Howard invited him to Nashville and, in 1945, he made his début on the Grand Ole Opry as a member of Howard's band, the Arkansas Cotton Pickers. Unfortunately, as a 15-year-old, Garland was working in breach of Tennessee labour laws and had to wait until his 16th birthday before he was able to pursue a full-time career. He remained with Howard for several months before joining the band of Cowboy Copas and then, from 1949, concentrated on the session work for which he is famous.

He developed a close friendship with Billy Byrd, guitarist with Ernest Tubb, and together, in 1955, they devised a short-scale neck instrument for Gibson that was known as the "Byrdland". Toward the end of the decade his enthusiasm for jazz, and for the work of the great gypsy guitarist Django Reinhardt in particular, led to a series of projects in that field. Together with a number of friends he was invited to perform at the 1960 Newport Jazz Festival, but rioting led to the cancellation of the show. An impromptu jam session from that time was later issued as After the Riot at Newport (1989).

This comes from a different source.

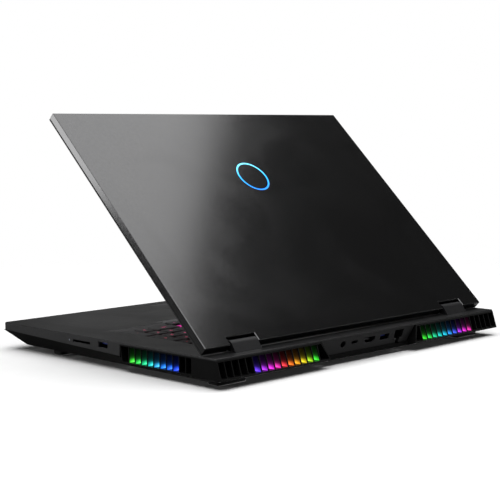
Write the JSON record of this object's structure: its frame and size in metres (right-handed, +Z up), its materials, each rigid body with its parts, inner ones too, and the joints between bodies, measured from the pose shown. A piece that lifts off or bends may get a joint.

In 1961 he released Jazz Winds from a New Direction, an album that his fellow guitarist George Benson would later cite as a personal favourite, but it proved something of a swan-song. In September that year Garland was involved in a major car crash that left him in a coma. He attempted, in the years that followed, to regain some of his fluency, but he had lost much of his co-ordination and, although he appeared on an Opry show in 1975 and successfully played "Sugarfoot Rag", he effectively retired.

Brad Paisley, one of today's hottest country talents and himself a fine guitarist, is in no doubt that Garland's accident deprived the music industry of something special:

I can't even imagine what he would have become had he not been in that accident. You're talking about 40 years of lost innovation that could have come only from him.